The HCPC has only met one of the five Standards for fitness to practise. We have had concerns about the HCPC’s performance in fitness to practise since we audited this function in 2017. We will be monitoring how the HCPC plans to address our concerns and achieve improvement.
The HCPC met four of the five General Standards this year. We found that the HCPC did not have an adequate source of information about its registrants in respect of their protected characteristics. It also does not routinely seek to establish such information about patients, service users and others. The HCPC did not meet Standard 3 as a result. Since the period under review, the HCPC has been working to improve the level of data it collects and its understanding of this data, and we welcome these developments.

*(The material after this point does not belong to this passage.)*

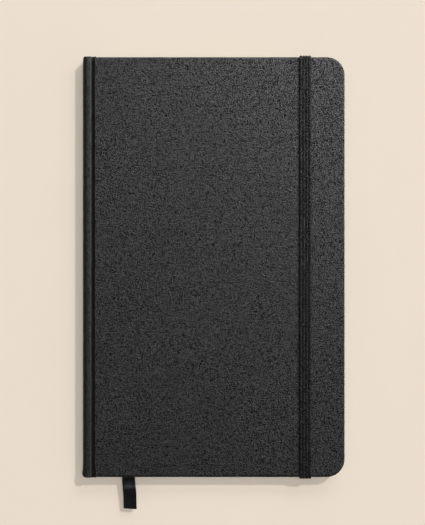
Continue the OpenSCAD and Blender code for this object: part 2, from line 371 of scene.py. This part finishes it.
def set_light():
    """Soft daylight from the upper right: a sun, a broad fill from overhead, a panel and a plain sky.

    The sun moves a shadow by 0.39 of a height towards the spine and by 0.4 of it towards the tail.
    """
    add_light("window_sun", "SUN", 1.0, (390, 400, 1000), (0, 0, 0), "FFFBF6", angle=2.5)
    add_light("ceiling_fill", "SUN", 1.4, (60, 60, 1000), (0, 0, 0), "FFFFFF", angle=12.0)
    add_light("window_panel", "AREA", 1.8, (330, 620, 900), (0, 0, 0), "FFFFFF", size=(500, 300))
    world = bpy.data.worlds.new("sky")
    world.use_nodes = True
    sky = world.node_tree.nodes["Background"]
    sky.inputs["Color"].default_value = colour("FFFFFF")
    sky.inputs["Strength"].default_value = 0.2
    bpy.context.scene.world = world
    bpy.context.scene.view_settings.view_transform = "Standard"


def light_cloth(pieces):
    """Two low panels, beyond the head and the fore-edge, that light the dark pieces only.

    The cloth fades from the head towards the tail and the spine as their distance grows.
    """
    lit = bpy.data.collections.new("dark_pieces")
    for piece in pieces:
        lit.objects.link(piece)
    for name, power, spot, target in (("head_panel", 11.5, (185, 330, 172), (20, 40, 10)),
                                      ("edge_panel", 3.0, (300, 190, 170), (60, 50, 10))):
        lamp = add_light(name, "AREA", power, spot, target, "FFFFFF", size=(250, 100))
        lamp.light_linking.receiver_collection = lit
        lamp.visible_glossy = False


def lay_floor():
    """A plain warm table top under the notebook."""
    material, nodes, shader = new_material("pale_table", {"Roughness": 0.85})
    clouds = add(nodes, "TexNoise", {"Scale": 30.0, "Detail": 2.0}, {"Vector": place(nodes)})
    shade = add(nodes, "MapRange", {"From Min": 0.3, "From Max": 0.7}, {"Value": clouds})
    colour_and_relief(nodes, shader, shade, "E7DBCC", "E8DCCD")
    reach = 3000.0
    corners = [(-reach, -reach, 0), (reach, -reach, 0), (reach, reach, 0), (-reach, reach, 0)]
    make_object("table_top", corners, [(0, 1, 2, 3)], material, smooth=False)


set_camera()
set_light()
lay_floor()


# ---- Shared shapes ----

SHARP = 40
RIB_SHARP = 75


def shell(name, upper, lower, material, sharp=SHARP):
    """A closed sheet between two grids of points with the same rows and columns, its edges joined by strips.

    The faces are turned outwards by the sign of the volume they enclose.
    """
    upper, lower = np.asarray(upper, float), np.asarray(lower, float)
    rows, columns = upper.shape[:2]
    count = rows * columns
    points = np.concatenate([upper.reshape(-1, 3), lower.reshape(-1, 3)])
    top = np.array(grid_faces(rows, columns))
    index = np.arange(count).reshape(rows, columns)
    rim = np.concatenate([index[0, :], index[1:, -1], index[-1, -2::-1], index[-2:0:-1, 0]])
    after = np.roll(rim, -1)
    faces = np.concatenate([top, top[:, ::-1] + count, np.stack([after, rim, rim + count, after + count], -1)])
    if volume(points, faces) < 0:
        faces = faces[:, ::-1]
    return crisp(make_object(name, points, faces, material), sharp)


def tube(name, sections, material):
    """A closed solid from rows of section points: each row is one closed loop, and the end rows get flat caps."""
    sections = np.asarray(sections, float)
    rows, columns = sections.shape[:2]
    faces = grid_faces(rows, columns, closed=True)
    points = sections.reshape(-1, 3)
    flip = volume(points, np.array(faces)) < 0
    faces += [list(range(columns))[::-1], list(range((rows - 1) * columns, rows * columns))]
    if flip:
        faces = [face[::-1] for face in faces]
    return crisp(make_object(name, points, faces, material), SHARP)


def volume(points, faces):
    """Signed volume inside quads: the sum of the tetrahedra from them to the middle, positive where they face out."""
    centred = points - points.mean(0)
    a, b, c, d = (centred[faces[:, i]] for i in range(4))
    return float((np.cross(a, b) * c).sum() + (np.cross(a, c) * d).sum()) / 6


def crisp(obj, degrees):
    """Edges sharper than the angle stay crisp under smooth shading."""
    obj.data.set_sharp_from_angle(angle=math.radians(degrees))
    return obj


def ease(x):
    """Smooth step from 0 to 1: three squares less two cubes."""
    x = np.clip(x, 0, 1)
    return x * x * (3 - 2 * x)


def upside(points):
    """Turns what is made for the back cover over onto the front cover, as the front's height less each z."""
    points = np.array(points, float)
    points[..., 2] = TOP - points[..., 2]
    return points


def place_piece(obj, body, slot, *nodes):
    """Rides a finished piece on a body and hides the CAD nodes it stands for. The slot argument is not used."""
    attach(obj, body)
    if nodes:
        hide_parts(*nodes)
    return obj


# ---- Ribbon marker ----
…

Guidance and Standards: ensures guidance is up-to-date, addresses emerging areas of risk, and prioritises patient and service user centred care and safety
This year the HCPC started to review its Standards of Proficiency to ensure they remain fit for purpose and are well understood by registrants, service users and carers, education providers and the public. The HCPC also updated its guidance on the use of social media in response to issues about live tweeting by registrants whilst delivering care to patients.
Education and Training: maintains up-to-date standards which are kept under review and prioritise patient and service-user centred care and safety
Following its decision to increase the threshold level of qualification for entry to the register for paramedics, in April 2019, the HCPC published a policy statement which provides guidance on when it will consider amending the level of qualification required for entry to its register. During the review period, the HCPC also adopted the Royal Pharmaceutical Society’s competency framework as its standards for all prescribers. The HCPC will assess whether programmes meet these new standards through its annual monitoring process from the 2019-20 academic year.
Registration: risk of harm/damage to public confidence by misuse of a protected title/act is managed in a proportionate and risk-based manner
We conducted a targeted review of this Standard because we noticed an increase in the number of complaints received about alleged misuse of title and wanted to understand what was causing the increase. The HCPC told us it delivered a public awareness campaign about its protection of title function in 2019/20, and also changed how new cases are categorised. Training was also delivered to staff on how to identify and act on any potential misuse of title matters arising from applications to join the register. The HCPC considered that these changes had increased the number of complaints received.
Fitness to Practise
The HCPC has not met four of the five Standards for fitness to practise. Following our audit of a sample of closed fitness to practise cases, we were satisfied that the initial (‘triage’) stage of the HCPC’s fitness to practise process is operating as intended. However, the cases we reviewed demonstrated that our longstanding concerns had not yet been fully addressed. Our concerns are about:
- quality/timeliness of the HCPC’s investigations into issues raised about registrants
- decision-making at all stages of theHCPC’s fitness to practise process
- HCPC’s compliance with its own policies
- quality/frequency of risk assessments completed by staff
- the customer service and support provided to those involved in fitness to practise proceedings.
The HCPC recognises that it has more to do to address our long-standing concerns and has recently strengthened its focus by developing a new change plan for fitness to practise. This plan details the structural and process changes required to improve its performance. We will continue to closely scrutinise the HCPC’s performance in this area.